Лошадь все так же мерно трусила, слегка прихрамывая, по проселку, колеса мягко раскидывали густую пыль. В приглушенный стук копыт вплеталось поскрипывание старой конской упряжи. Когда двуколка въехала по некрутому склону на гладкое, хорошо просматривавшееся место, косарь дошел до конца ряда и вскинул косу на плечо, собираясь повернуть назад и приняться за следующий ряд. Заметив двуколку с седоками, он остановился вполоборота, ненадолго задержался на них взглядом и двинулся босиком по свежескошенному ряду.
— Ничего не подозревает, — произнес Иван Мравов, — неясно только, узнал он нас или нет.

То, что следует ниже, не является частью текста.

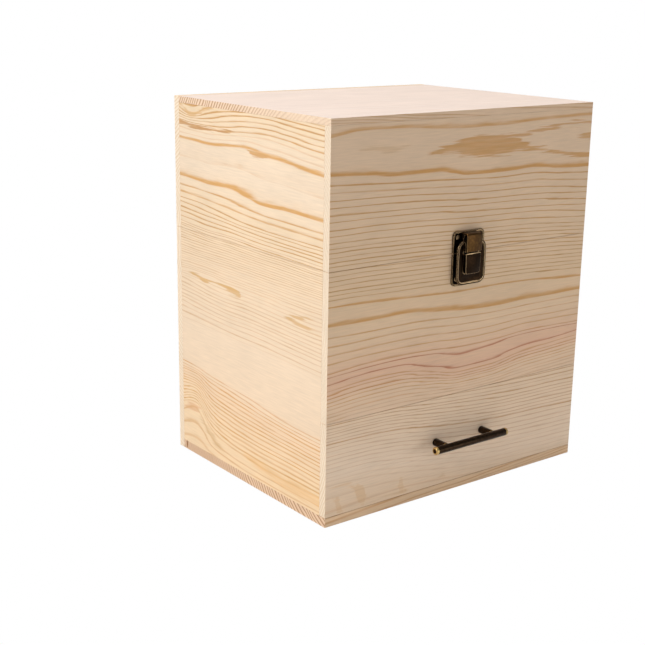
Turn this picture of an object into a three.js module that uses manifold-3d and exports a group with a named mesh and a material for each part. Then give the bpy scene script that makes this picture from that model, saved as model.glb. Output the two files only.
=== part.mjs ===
// A pine box for small bottles: a tall hinged lid, a lift-out tray under it, an open well
// below the tray and a drawer at the foot. The lid is held by an over-centre toggle latch.
// Millimetres, +Z up, the front looks along -Y, the origin is on the ground under the middle.
import * as THREE from "three";
import { mergeVertices } from "three/addons/utils/BufferGeometryUtils.js";
import Module from "manifold-3d";

const wasm = await Module();
wasm.setup();

// The case: it is glued up as one closed box and sawn apart at the seam
const boxWidth = 344;
const boxDepth = 270;
const baseHeight = 251.3;
const lidHeight = 138.4;
const seamGap = 0.3;
const frontBoard = 9;
const backBoard = 9;
const sideBoard = 9;
const topBoard = 6.5;
const bottomBoard = 9.5;
const shelfBoard = 6;
const bottomGroove = 2.6;
const bottomGrooveEdge = 5;
const bottomGrooveSkin = 1.2;
const glueLine = 0.1;

// The drawer
const drawerFrontHeight = 94.8;
const drawerReveal = 0.4;
const drawerWall = 7;
const drawerWallHeight = 72;
const drawerFloor = 4;
const drawerSideRun = 1;
const drawerFootRun = 0.3;
const drawerBackRun = 6;
const drawerColumns = 8;
const drawerRows = 6;
const drawerDividerHeight = 48;

// The tray
const trayHeight = 58;
const trayDrop = 3;
const trayWall = 7;
const trayFloor = 4;
const traySideRun = 1;
const traySeat = 0.3;
const trayColumns = 6;
const trayRows = 5;
const trayDividerHeight = 29;
const ledgerWidth = 10;
const ledgerHeight = 10;
const handHoleLength = 80;
const handHoleHeight = 18;
const handHoleEdge = 6;

// The half-lapped dividers of both grids
const dividerThickness = 3;
const lapGap = 0.3;

// The T-bar pull
const pullLength = 100;
const pullCentres = 64;
const pullStandOff = 19;
const barRadius = 4;
const barChamfer = 0.7;
const barEndDimple = 1.9;
const barDimpleDepth = 1.2;
const postRadius = 4;
const postSeat = 0.3;
const boltRadius = 2;
const boltHeadRadius = 4;
const boltHeadHeight = 2.4;
const boltClearance = 0.3;

// The latch, in its own frame: x across, y up from the seam, z out from the front
const latchWidth = 41.6;
const basePlateHeight = 33.2;
const catchPlateHeight = 21.4;
const plateSheet = 1;
const plateRim = 1.6;
const plateRimRise = 1;
const plateCorner = 5;
const plateBevel = 0.4;
const plateSplit = 0.5;
const plateScrewRadius = 1.5;
const plateScrewSpread = 14.2;
const catchScrewRise = 15.5;
const baseScrewEdge = 7;
const leverWidth = 39;
const leverFootCorner = 9;
const leverTopCorner = 11;
const leverLift = 4.8;
const leverDepth = 2.4;
const leverSheet = 1;
const leverRim = 2.2;
const leverBevel = 0.9;
const leverPivotRise = 8.8;
const leverPivotOut = 6;
const leverReach = 40.8;
const leverCrown = 4.6;
const leverPinRadius = 1.1;
const lugThickness = 2;
const lugRound = 2.4;
const lugStem = 8.7;
const lugFoot = 3.2;
const lugClear = 0.4;
const lugKnuckleClear = 0.8;
const lugArcDegrees = 69;
const bossWidth = 20;
const bossFootRise = 11.1;
const bossFace = 9.9;
const bossCorner = 3;
const bossBevel = 1.2;
const bossWall = 1.4;
const bossCover = 1.3;
const tonguePivotRise = 3.2;
const tonguePivotOut = 7;
const tongueKnuckle = 1.9;
const tonguePinRadius = 0.8;
const tongueSheet = 1.6;
const tongueEdge = 0.7;
const tongueToe = 0.8;
const tongueFace = 10.6;
const tongueRise = 20;
const tongueBend = 2.5;
const tongueTipOut = 2.2;
const keeperWidth = 15;
const keeperDepth = 2.5;
const keeperHeight = 6;
const keeperSlope = 3;
const latchGap = 0.3;

// The butt hinges, in the same kind of frame on the back
const hingeWidth = 38;
const hingeSpread = 200;
const leafHeight = 20;
const leafSheet = 1.4;
const leafCorner = 3;
const leafSeat = 0.1;
const knuckleRadius = 2.7;
const knuckleCount = 3;
const hingePinRadius = 1.2;
const hingePinHead = 2.1;
const hingePinHeadHeight = 1;
const hingeGap = 0.3;
const leafScrewRadius = 1.7;
const leafScrewSpread = 12.5;

// How far a cutting shape runs past what it cuts
const overrun = 1;

// Sides of the round shapes
const roundSides = 24;
const smallRoundSides = 16;
const cornerSteps = 6;

// Levels and faces that several pieces share
const halfWidth = boxWidth / 2;
const frontFace = -boxDepth / 2;
const backFace = boxDepth / 2;
const innerSide = halfWidth - sideBoard;
const innerFront = frontFace + frontBoard;
const innerBack = backFace - backBoard;
const lidFoot = baseHeight + seamGap;
const boxTop = lidFoot + lidHeight;
const seamLevel = baseHeight + seamGap / 2;
const drawerFrontFoot = bottomBoard + drawerReveal;
const shelfFoot = drawerFrontFoot + drawerFrontHeight + drawerReveal;
const pullLevel = drawerFrontFoot + drawerFrontHeight / 2;

// Materials
const pineMaterial = () =>
  new THREE.MeshStandardMaterial({ color: 0xe3c9a4, roughness: 0.62, metalness: 0 });
const plyMaterial = () =>
  new THREE.MeshStandardMaterial({ color: 0xd9bd94, roughness: 0.66, metalness: 0 });
const bronzeMaterial = () =>
  new THREE.MeshStandardMaterial({ color: 0x4a3821, roughness: 0.45, metalness: 0.9 });
const brassMaterial = () =>
  new THREE.MeshStandardMaterial({ color: 0x9c7b45, roughness: 0.38, metalness: 0.9 });

// Solids from geometries, and back
function solidOf(geometry) {
  const bare = geometry.index ? geometry.toNonIndexed() : geometry.clone();
  bare.deleteAttribute("normal");
  bare.deleteAttribute("uv");
  const merged = mergeVertices(bare);
  return new wasm.Manifold(
    new wasm.Mesh({
      numProp: 3,
      vertProperties: merged.attributes.position.array,
      triVerts: new Uint32Array(merged.index.array),
    }),
  );
}

function geometryOf(solid) {
  const mesh = solid.getMesh();
  const geometry = new THREE.BufferGeometry();
  geometry.setAttribute("position", new THREE.BufferAttribute(mesh.vertProperties, 3));
  geometry.setIndex(new THREE.BufferAttribute(mesh.triVerts, 1));
  geometry.computeVertexNormals();
  return geometry;
}

const joined = (geometries) =>
  geometries.map(solidOf).reduce((whole, next) => whole.add(next));

const withCuts = (solid, geometries) =>
  geometries.map(solidOf).reduce((left, cut) => left.subtract(cut), solid);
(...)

Дядя Дачо не ответил, он смотрел на шагавшего по скошенной траве Матея. Дойдя до середины ряда, косарь неожиданно свернул вбок и по скошенной траве, напрямик пошел к дереву со свернувшейся от зноя листвой. Повесил косу на ветку, наклонился, из двуколки было видно, что он разбрасывает какую-то одежду, поднимает кувшин с водой, пьет. Потом он опять закутал кувшин, чтобы вода не нагревалась, порылся в карманах, и вскоре дядя Дачо с Иваном увидели у него над головой голубой табачный дымок.